Look forward to seeing your pic .... :thumbup:


----------



## Viddie

TxCynDoll said:


> Viddie, I hope you don't mind, but I typed it up to post here, I hope I got it all right... please make corrections if needed... not sure what knit even means...example (K even 4 more rows) etc...
> 
> Buddy Blankie Bunny Lovie
> 
> In my opinion this pattern will only work in these yarns, Bernat pipsqueak #5 Bulky = Ears, arms and head.
> Bernat Baby Boucle #5 Bulky = Blankie
> Before sewing on ears = pinch tog. at base + sew before attaching!
> 
> Ears: (only make 2) needles: 5mm (US #8) and 2.75mm (US 2 3/4)
> 
> 1. With #5 straight needles cast on 6 sts.
> 2. Knit 9 rows even
> 3. Change to straight needles 2 3/4 (2.75mm) and knit 6 rows even.
> 4. K 2 tog, then knit rem. 5 sts.
> 5. K even 4 more rows (these 5 sts.)
> 6. K 2 tog, then knit rem. 4 sts.
> 7. K even 4 more rows (these 4 sts.)
> 8. K 2 tog. Bind off, cut and leave a tail to sew onto head.
> 
> Arms: (only make 2) has a seam underneath to sew up.
> 
> 1. Cast on 14 sts. using straight needles 2 3/4 (2.75mm)
> 2. K 9 rows even
> 3. K 6, K 2 tog. K 6 (13 sts)
> 4. K even
> 5. K5, (k 2 tog) 2 times, K4 (11 sts)
> 6. Knit
> 7. K 2 tog, k3, k 2 tog, k 2, k 2 tog (8 sts)
> 8. Knit 8 rows even
> 9. K 2 tog, k4, k 2 tog (6 sts)
> 10. Knit even these 6 sts. for 8 rows.
> 11. Cut yarn here and leave a long tail to thread through the 6 sts. and continue to sew up seam which will be underneath the arm, pull a bit firm, sew arms to the underneath side of head which is already (the head)
> attached to the blankie.
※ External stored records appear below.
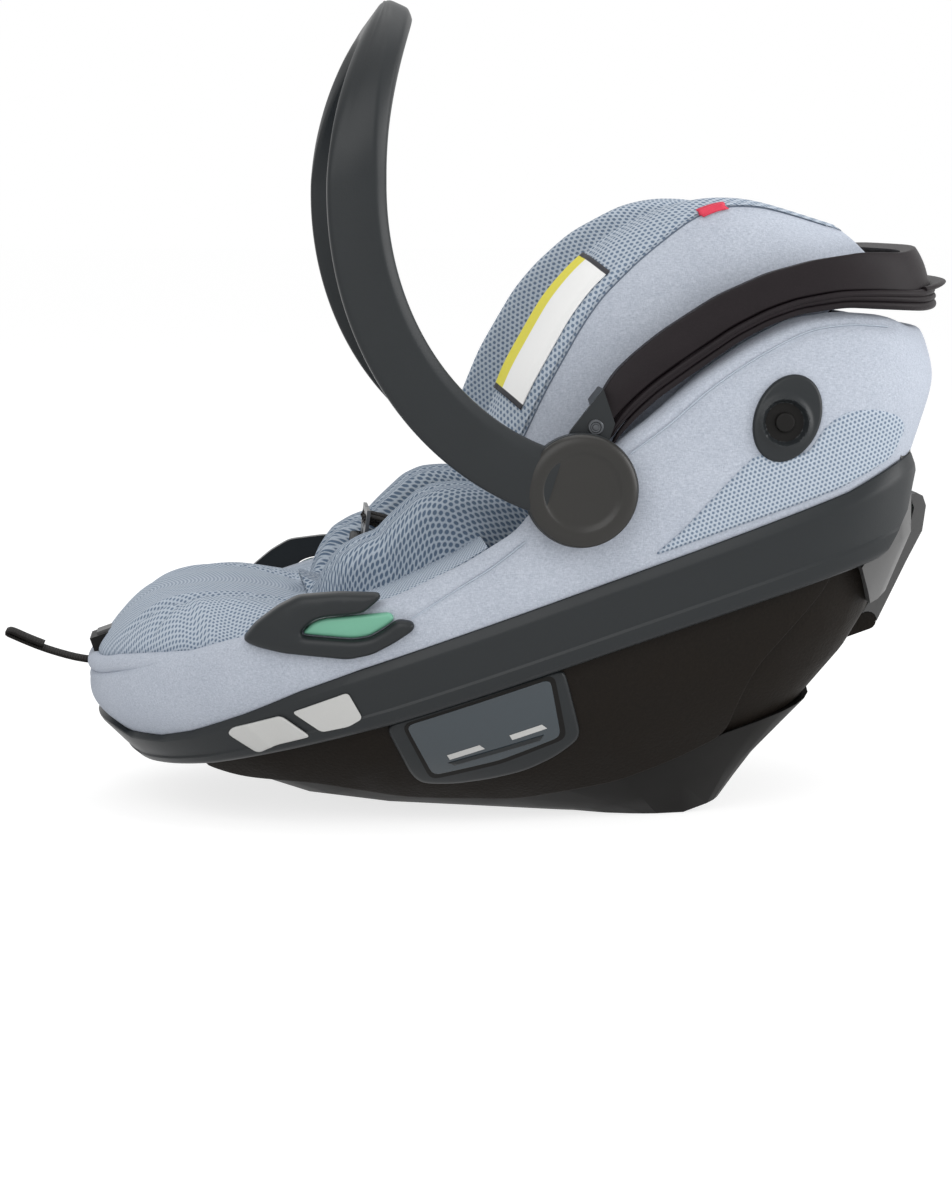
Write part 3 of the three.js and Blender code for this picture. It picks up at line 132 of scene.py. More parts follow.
def volume_of(points, faces):
    """Signed volume of a closed quad mesh, positive where the faces point outwards."""
    a, b, c, d = (points[faces[:, k]] for k in range(4))
    return (np.einsum("ij,ij->i", a, np.cross(b, c)) + np.einsum("ij,ij->i", a, np.cross(c, d))).sum()


def make_mesh(name, points, faces, uv, sharp):
    """Mesh object from seat places, smooth except along edges sharper than the given angle."""
    mesh = bpy.data.meshes.new(name)
    faces = faces.tolist() if isinstance(faces, np.ndarray) else faces
    mesh.from_pydata(to_model(points).tolist(), [], [list(dict.fromkeys(f)) for f in faces])
    mesh.validate()
    if uv is not None:
        corner = np.zeros(len(mesh.loops), int)
        mesh.loops.foreach_get("vertex_index", corner)
        layer = mesh.uv_layers.new(name="UVMap")
        layer.data.foreach_set("uv", np.asarray(uv, float)[corner].reshape(-1))
    mesh.shade_smooth()
    mesh.set_sharp_from_angle(angle=math.radians(sharp))
    piece = bpy.data.objects.new(name, mesh)
    bpy.context.scene.collection.objects.link(piece)
    return piece


def surface(name, grid, form="sheet", uv=None, sharp=50):
    """Object over a grid of places: a sheet is open, a tube is a row of rings with its ends closed by fans,
    and a torus wraps both ways."""
    rows, columns = grid.shape[:2]
    points = grid.reshape(-1, 3)
    faces = grid_faces(rows, columns, form == "torus", form != "sheet")
    flat = None if uv is None else uv.reshape(-1, 2)
    if form == "tube":
        k = np.arange(columns)
        ahead = (k + 1) % columns
        last = (rows - 1) * columns
        start = np.stack([np.full(columns, len(points)), ahead, k, k], -1)
        stop = np.stack([np.full(columns, len(points) + 1), last + k, last + ahead, last + ahead], -1)
        points = np.vstack([points, grid[0].mean(0), grid[-1].mean(0)])
        faces = np.vstack([faces, start, stop])
        if flat is not None:
            flat = np.vstack([flat, uv[0].mean(0), uv[-1].mean(0)])
    if form != "sheet" and volume_of(points, faces) < 0:
        faces = faces[:, ::-1]
    return make_mesh(name, points, faces, flat, sharp)


def finish_piece(piece, material, body="carrier", replaces=()):
    """Material, body and the CAD nodes it stands for, in one call."""
    piece.data.materials.append(material)
    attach(piece, body)
    if replaces:
        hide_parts(*replaces)
    return piece


def modify(piece, kind, **settings):
    """Adds one modifier with its settings."""
    modifier = piece.modifiers.new(kind.lower(), kind)
    for key, value in settings.items():
        setattr(modifier, key, value)


print("grid helpers ready")

# %% [markdown]
# The shell's outer form is a stack of plan rings: a broad rounded nose and a squarer head end. The table
# gives, from the top of the wings to the foot, each ring's height, its two ends and its half width. The
# real moulding has no corners between those rings, so the table is read through a smoothed copy.

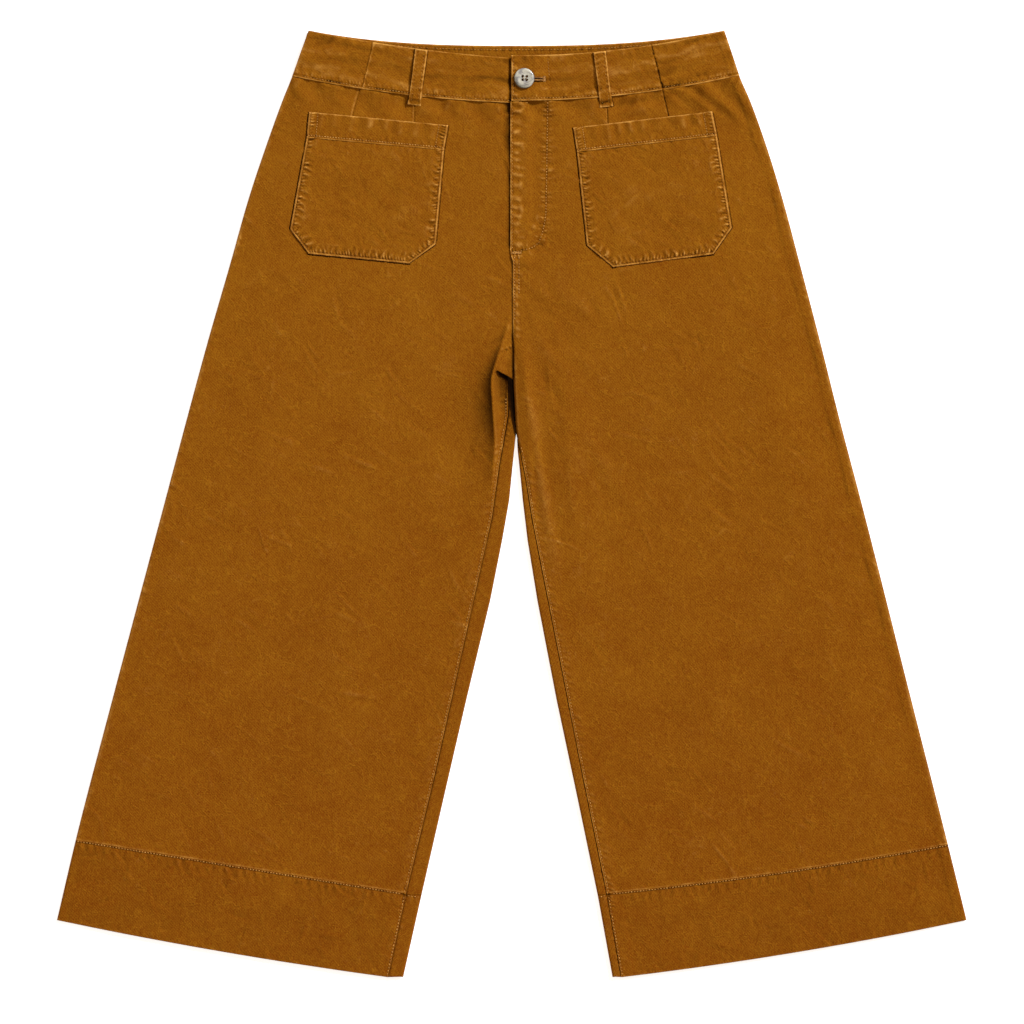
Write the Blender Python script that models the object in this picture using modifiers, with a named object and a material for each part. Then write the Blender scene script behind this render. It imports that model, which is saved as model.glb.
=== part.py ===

Arms go on last. You may want to put some stuffing in the upper arm, just a tiny bit. I did.
> 
> Note: M1 means to knit in front and back of same stitch
> 
> Head: With #5 (US 8) cast on 8 sts.
> 
> 1. Knit
> 2. K 1, (m1, k1) to end (12 sts.)
> (Note: M1 means to knit in front and back of same stitch)
> 3. Knit
> 4. K 1, (m1, k1) to end (18 sts.)
> 5. Knit
> 6. Knit
> 7. Knit
> 8. K 3, (m1) 12 times in all, k 3 (30 sts.)
> Note: only knit what is in brackets the number of tines specified.
> 9. Knit 12 rows even
> 10. K 7, (k 2 tog) 2 times in all, k 8, (k 2tog,) 2 times, then k 7, (26 sts.)
> 11. Knit
> 12. K 1, (k 2tog) 3 times, k 5, (k 2tog,) k 5, (k 2tog) 3 times, k 1. (19 sts.)
> 13. Knit 3 rows
> 14. K 1, k 2tog to the end (10 or 11 sts.) doesn't matter which.
> 15. K 3, (k 2tog) 2 times, k 3, (8 sts.)
> 16. Cut yarn and leave a very long tail, thread through a darn needle, (with a big eye) and sew up some of the
> 
> seam, here you would put eyes, nose, and mouth before stuffing. Sew up rest and gather around the diameter and pull to bring slack inward towards neck, sew to center of blankie real good. Take some of the rem. tail and wrap around once or twice to fill in neck gaps and then cut yarn and tie a good knot and poke inside.
> 
> Blanket: Using #7 big straight needles, I just knitted a square in simple garter stitch with Bernet Baby Boucle in
> 
> Dust of Pink and did a single crochet or knit flowers and sew onto blankie. Done


Hi- k ...means knit = just garter st, ... knit even= do nothing else just knit with no inc. or anything else=== same as k. no I am pleased you did this , I was too tired to type all that, folks on here are so precious, always willing to help one another out, why I love this site so much. bless you for doing this, also for the info in the e-mail, I did not expect such a demand so therefore not prepared with pattern etc. Thanks so much - Viddie :thumbup: :thumbup:


----------



## Teacher's Mom

Vid die: Wow, that was fast. Thank you so very much for your hard work putting this together for us.
Brenda


----------



## dorisgene

Approximately how many did you cast on for blanket? 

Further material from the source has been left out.